*WHAT TO WORK ON*. Nothing in the records may be left out or altered; reproduce them all exactly.

*DATASET*.
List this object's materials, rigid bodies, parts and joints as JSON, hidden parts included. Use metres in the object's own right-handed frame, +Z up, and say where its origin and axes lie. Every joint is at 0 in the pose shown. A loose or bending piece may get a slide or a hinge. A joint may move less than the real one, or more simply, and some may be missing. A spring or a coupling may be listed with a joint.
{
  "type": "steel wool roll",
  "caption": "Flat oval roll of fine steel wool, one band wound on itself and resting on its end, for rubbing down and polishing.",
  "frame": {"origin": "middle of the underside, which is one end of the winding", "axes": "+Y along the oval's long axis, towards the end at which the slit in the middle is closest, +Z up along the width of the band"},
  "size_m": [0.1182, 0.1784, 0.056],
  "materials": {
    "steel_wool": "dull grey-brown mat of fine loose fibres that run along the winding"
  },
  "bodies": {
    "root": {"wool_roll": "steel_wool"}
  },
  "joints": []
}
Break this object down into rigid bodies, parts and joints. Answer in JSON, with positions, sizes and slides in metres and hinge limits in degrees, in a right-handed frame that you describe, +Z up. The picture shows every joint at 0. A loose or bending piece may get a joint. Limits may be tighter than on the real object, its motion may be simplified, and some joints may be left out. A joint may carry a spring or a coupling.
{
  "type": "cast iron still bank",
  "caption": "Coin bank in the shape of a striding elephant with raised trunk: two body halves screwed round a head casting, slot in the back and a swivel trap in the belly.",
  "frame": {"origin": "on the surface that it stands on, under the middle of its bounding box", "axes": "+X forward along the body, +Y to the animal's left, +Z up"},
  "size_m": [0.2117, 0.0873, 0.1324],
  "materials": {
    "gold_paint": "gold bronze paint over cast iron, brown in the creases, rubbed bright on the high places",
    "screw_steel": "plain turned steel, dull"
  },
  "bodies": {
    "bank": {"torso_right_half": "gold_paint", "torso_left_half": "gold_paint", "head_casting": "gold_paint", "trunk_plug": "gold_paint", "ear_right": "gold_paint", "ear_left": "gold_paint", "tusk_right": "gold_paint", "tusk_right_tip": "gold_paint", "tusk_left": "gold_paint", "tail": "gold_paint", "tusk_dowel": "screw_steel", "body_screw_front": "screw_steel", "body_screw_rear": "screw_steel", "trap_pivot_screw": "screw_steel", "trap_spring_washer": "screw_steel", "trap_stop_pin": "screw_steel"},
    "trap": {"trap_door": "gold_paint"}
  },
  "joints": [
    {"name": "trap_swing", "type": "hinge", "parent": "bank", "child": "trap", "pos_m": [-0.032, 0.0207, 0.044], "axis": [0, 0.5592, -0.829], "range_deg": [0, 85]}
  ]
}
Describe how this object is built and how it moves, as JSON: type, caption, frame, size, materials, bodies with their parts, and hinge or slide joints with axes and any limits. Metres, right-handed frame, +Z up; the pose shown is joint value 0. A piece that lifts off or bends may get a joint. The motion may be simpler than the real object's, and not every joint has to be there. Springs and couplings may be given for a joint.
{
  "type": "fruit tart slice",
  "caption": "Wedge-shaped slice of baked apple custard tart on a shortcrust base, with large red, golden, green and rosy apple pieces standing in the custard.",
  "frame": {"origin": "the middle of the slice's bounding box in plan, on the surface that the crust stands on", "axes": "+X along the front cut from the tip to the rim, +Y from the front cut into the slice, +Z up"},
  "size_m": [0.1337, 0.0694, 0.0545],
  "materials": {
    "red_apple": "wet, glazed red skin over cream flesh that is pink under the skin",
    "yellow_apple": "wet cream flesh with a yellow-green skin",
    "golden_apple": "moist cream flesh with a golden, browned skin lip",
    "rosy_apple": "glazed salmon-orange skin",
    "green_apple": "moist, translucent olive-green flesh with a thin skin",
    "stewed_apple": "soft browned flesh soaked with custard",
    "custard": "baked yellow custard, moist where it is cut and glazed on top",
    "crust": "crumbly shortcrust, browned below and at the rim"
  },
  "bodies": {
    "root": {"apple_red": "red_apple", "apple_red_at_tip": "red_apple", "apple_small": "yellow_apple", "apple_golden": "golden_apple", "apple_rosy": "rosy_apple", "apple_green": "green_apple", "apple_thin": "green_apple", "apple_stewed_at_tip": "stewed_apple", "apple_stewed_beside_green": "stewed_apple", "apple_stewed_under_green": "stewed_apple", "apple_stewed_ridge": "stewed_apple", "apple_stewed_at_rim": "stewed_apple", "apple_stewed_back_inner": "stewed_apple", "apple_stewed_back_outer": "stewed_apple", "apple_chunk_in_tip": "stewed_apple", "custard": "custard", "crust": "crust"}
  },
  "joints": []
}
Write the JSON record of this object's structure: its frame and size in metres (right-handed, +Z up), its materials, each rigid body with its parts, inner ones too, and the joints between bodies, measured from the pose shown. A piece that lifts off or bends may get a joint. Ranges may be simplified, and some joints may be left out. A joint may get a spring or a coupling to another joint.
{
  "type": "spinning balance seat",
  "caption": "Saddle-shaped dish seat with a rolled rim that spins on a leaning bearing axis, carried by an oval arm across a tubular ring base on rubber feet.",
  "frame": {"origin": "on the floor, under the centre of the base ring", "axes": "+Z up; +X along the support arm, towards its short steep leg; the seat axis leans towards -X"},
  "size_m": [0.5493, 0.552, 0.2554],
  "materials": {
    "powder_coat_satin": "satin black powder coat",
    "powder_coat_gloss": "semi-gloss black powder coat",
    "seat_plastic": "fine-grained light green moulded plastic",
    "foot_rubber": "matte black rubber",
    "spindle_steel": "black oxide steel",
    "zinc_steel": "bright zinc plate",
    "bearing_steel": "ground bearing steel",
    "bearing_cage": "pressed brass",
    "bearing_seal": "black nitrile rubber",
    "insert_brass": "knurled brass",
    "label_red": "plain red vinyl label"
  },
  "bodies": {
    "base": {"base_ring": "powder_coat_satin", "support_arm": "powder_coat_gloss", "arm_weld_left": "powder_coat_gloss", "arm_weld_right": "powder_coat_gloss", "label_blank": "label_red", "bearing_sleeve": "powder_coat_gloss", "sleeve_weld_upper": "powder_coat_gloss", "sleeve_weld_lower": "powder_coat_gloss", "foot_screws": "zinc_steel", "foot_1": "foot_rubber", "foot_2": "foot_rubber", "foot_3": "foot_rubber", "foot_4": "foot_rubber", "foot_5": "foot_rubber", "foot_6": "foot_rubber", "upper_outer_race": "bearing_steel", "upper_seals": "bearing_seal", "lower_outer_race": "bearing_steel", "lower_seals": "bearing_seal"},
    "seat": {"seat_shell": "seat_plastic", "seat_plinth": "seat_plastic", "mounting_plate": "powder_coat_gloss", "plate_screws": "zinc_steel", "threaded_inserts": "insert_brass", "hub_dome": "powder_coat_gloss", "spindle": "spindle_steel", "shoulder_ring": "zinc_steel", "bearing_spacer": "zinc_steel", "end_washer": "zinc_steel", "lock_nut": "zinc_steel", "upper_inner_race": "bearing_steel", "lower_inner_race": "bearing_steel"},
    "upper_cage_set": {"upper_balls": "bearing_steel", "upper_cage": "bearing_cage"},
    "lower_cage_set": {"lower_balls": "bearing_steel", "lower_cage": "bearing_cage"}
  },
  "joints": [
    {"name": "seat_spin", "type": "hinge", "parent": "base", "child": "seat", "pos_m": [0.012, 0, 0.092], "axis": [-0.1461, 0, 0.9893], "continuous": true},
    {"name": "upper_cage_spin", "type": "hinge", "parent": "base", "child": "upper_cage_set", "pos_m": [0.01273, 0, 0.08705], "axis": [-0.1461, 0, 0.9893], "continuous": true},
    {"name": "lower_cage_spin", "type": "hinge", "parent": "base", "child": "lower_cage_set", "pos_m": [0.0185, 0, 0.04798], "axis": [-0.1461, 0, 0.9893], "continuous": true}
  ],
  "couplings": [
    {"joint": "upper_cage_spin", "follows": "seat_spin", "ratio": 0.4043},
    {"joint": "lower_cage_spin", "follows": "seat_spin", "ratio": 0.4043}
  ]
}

*FINAL RESULT*.
List this object's materials, rigid bodies, parts and joints as JSON, hidden parts included. Use metres in the object's own right-handed frame, +Z up, and say where its origin and axes lie. Every joint is at 0 in the pose shown. A loose or bending piece may get a slide or a hinge. A joint may move less than the real one, or more simply, and some may be missing. A spring or a coupling may be listed with a joint.
{
  "type": "steel wool roll",
  "caption": "Flat oval roll of fine steel wool, one band wound on itself and resting on its end, for rubbing down and polishing.",
  "frame": {"origin": "middle of the underside, which is one end of the winding", "axes": "+Y along the oval's long axis, towards the end at which the slit in the middle is closest, +Z up along the width of the band"},
  "size_m": [0.1182, 0.1784, 0.056],
  "materials": {
    "steel_wool": "dull grey-brown mat of fine loose fibres that run along the winding"
  },
  "bodies": {
    "root": {"wool_roll": "steel_wool"}
  },
  "joints": []
}
Break this object down into rigid bodies, parts and joints. Answer in JSON, with positions, sizes and slides in metres and hinge limits in degrees, in a right-handed frame that you describe, +Z up. The picture shows every joint at 0. A loose or bending piece may get a joint. Limits may be tighter than on the real object, its motion may be simplified, and some joints may be left out. A joint may carry a spring or a coupling.
{
  "type": "cast iron still bank",
  "caption": "Coin bank in the shape of a striding elephant with raised trunk: two body halves screwed round a head casting, slot in the back and a swivel trap in the belly.",
  "frame": {"origin": "on the surface that it stands on, under the middle of its bounding box", "axes": "+X forward along the body, +Y to the animal's left, +Z up"},
  "size_m": [0.2117, 0.0873, 0.1324],
  "materials": {
    "gold_paint": "gold bronze paint over cast iron, brown in the creases, rubbed bright on the high places",
    "screw_steel": "plain turned steel, dull"
  },
  "bodies": {
    "bank": {"torso_right_half": "gold_paint", "torso_left_half": "gold_paint", "head_casting": "gold_paint", "trunk_plug": "gold_paint", "ear_right": "gold_paint", "ear_left": "gold_paint", "tusk_right": "gold_paint", "tusk_right_tip": "gold_paint", "tusk_left": "gold_paint", "tail": "gold_paint", "tusk_dowel": "screw_steel", "body_screw_front": "screw_steel", "body_screw_rear": "screw_steel", "trap_pivot_screw": "screw_steel", "trap_spring_washer": "screw_steel", "trap_stop_pin": "screw_steel"},
    "trap": {"trap_door": "gold_paint"}
  },
  "joints": [
    {"name": "trap_swing", "type": "hinge", "parent": "bank", "child": "trap", "pos_m": [-0.032, 0.0207, 0.044], "axis": [0, 0.5592, -0.829], "range_deg": [0, 85]}
  ]
}
Describe how this object is built and how it moves, as JSON: type, caption, frame, size, materials, bodies with their parts, and hinge or slide joints with axes and any limits. Metres, right-handed frame, +Z up; the pose shown is joint value 0. A piece that lifts off or bends may get a joint. The motion may be simpler than the real object's, and not every joint has to be there. Springs and couplings may be given for a joint.
{
  "type": "fruit tart slice",
  "caption": "Wedge-shaped slice of baked apple custard tart on a shortcrust base, with large red, golden, green and rosy apple pieces standing in the custard.",
  "frame": {"origin": "the middle of the slice's bounding box in plan, on the surface that the crust stands on", "axes": "+X along the front cut from the tip to the rim, +Y from the front cut into the slice, +Z up"},
  "size_m": [0.1337, 0.0694, 0.0545],
  "materials": {
    "red_apple": "wet, glazed red skin over cream flesh that is pink under the skin",
    "yellow_apple": "wet cream flesh with a yellow-green skin",
    "golden_apple": "moist cream flesh with a golden, browned skin lip",
    "rosy_apple": "glazed salmon-orange skin",
    "green_apple": "moist, translucent olive-green flesh with a thin skin",
    "stewed_apple": "soft browned flesh soaked with custard",
    "custard": "baked yellow custard, moist where it is cut and glazed on top",
    "crust": "crumbly shortcrust, browned below and at the rim"
  },
  "bodies": {
    "root": {"apple_red": "red_apple", "apple_red_at_tip": "red_apple", "apple_small": "yellow_apple", "apple_golden": "golden_apple", "apple_rosy": "rosy_apple", "apple_green": "green_apple", "apple_thin": "green_apple", "apple_stewed_at_tip": "stewed_apple", "apple_stewed_beside_green": "stewed_apple", "apple_stewed_under_green": "stewed_apple", "apple_stewed_ridge": "stewed_apple", "apple_stewed_at_rim": "stewed_apple", "apple_stewed_back_inner": "stewed_apple", "apple_stewed_back_outer": "stewed_apple", "apple_chunk_in_tip": "stewed_apple", "custard": "custard", "crust": "crust"}
  },
  "joints": []
}
Write the JSON record of this object's structure: its frame and size in metres (right-handed, +Z up), its materials, each rigid body with its parts, inner ones too, and the joints between bodies, measured from the pose shown. A piece that lifts off or bends may get a joint. Ranges may be simplified, and some joints may be left out. A joint may get a spring or a coupling to another joint.
{
  "type": "spinning balance seat",
  "caption": "Saddle-shaped dish seat with a rolled rim that spins on a leaning bearing axis, carried by an oval arm across a tubular ring base on rubber feet.",
  "frame": {"origin": "on the floor, under the centre of the base ring", "axes": "+Z up; +X along the support arm, towards its short steep leg; the seat axis leans towards -X"},
  "size_m": [0.5493, 0.552, 0.2554],
  "materials": {
    "powder_coat_satin": "satin black powder coat",
    "powder_coat_gloss": "semi-gloss black powder coat",
    "seat_plastic": "fine-grained light green moulded plastic",
    "foot_rubber": "matte black rubber",
    "spindle_steel": "black oxide steel",
    "zinc_steel": "bright zinc plate",
    "bearing_steel": "ground bearing steel",
    "bearing_cage": "pressed brass",
    "bearing_seal": "black nitrile rubber",
    "insert_brass": "knurled brass",
    "label_red": "plain red vinyl label"
  },
  "bodies": {
    "base": {"base_ring": "powder_coat_satin", "support_arm": "powder_coat_gloss", "arm_weld_left": "powder_coat_gloss", "arm_weld_right": "powder_coat_gloss", "label_blank": "label_red", "bearing_sleeve": "powder_coat_gloss", "sleeve_weld_upper": "powder_coat_gloss", "sleeve_weld_lower": "powder_coat_gloss", "foot_screws": "zinc_steel", "foot_1": "foot_rubber", "foot_2": "foot_rubber", "foot_3": "foot_rubber", "foot_4": "foot_rubber", "foot_5": "foot_rubber", "foot_6": "foot_rubber", "upper_outer_race": "bearing_steel", "upper_seals": "bearing_seal", "lower_outer_race": "bearing_steel", "lower_seals": "bearing_seal"},
    "seat": {"seat_shell": "seat_plastic", "seat_plinth": "seat_plastic", "mounting_plate": "powder_coat_gloss", "plate_screws": "zinc_steel", "threaded_inserts": "insert_brass", "hub_dome": "powder_coat_gloss", "spindle": "spindle_steel", "shoulder_ring": "zinc_steel", "bearing_spacer": "zinc_steel", "end_washer": "zinc_steel", "lock_nut": "zinc_steel", "upper_inner_race": "bearing_steel", "lower_inner_race": "bearing_steel"},
    "upper_cage_set": {"upper_balls": "bearing_steel", "upper_cage": "bearing_cage"},
    "lower_cage_set": {"lower_balls": "bearing_steel", "lower_cage": "bearing_cage"}
  },
  "joints": [
    {"name": "seat_spin", "type": "hinge", "parent": "base", "child": "seat", "pos_m": [0.012, 0, 0.092], "axis": [-0.1461, 0, 0.9893], "continuous": true},
    {"name": "upper_cage_spin", "type": "hinge", "parent": "base", "child": "upper_cage_set", "pos_m": [0.01273, 0, 0.08705], "axis": [-0.1461, 0, 0.9893], "continuous": true},
    {"name": "lower_cage_spin", "type": "hinge", "parent": "base", "child": "lower_cage_set", "pos_m": [0.0185, 0, 0.04798], "axis": [-0.1461, 0, 0.9893], "continuous": true}
  ],
  "couplings": [
    {"joint": "upper_cage_spin", "follows": "seat_spin", "ratio": 0.4043},
    {"joint": "lower_cage_spin", "follows": "seat_spin", "ratio": 0.4043}
  ]
}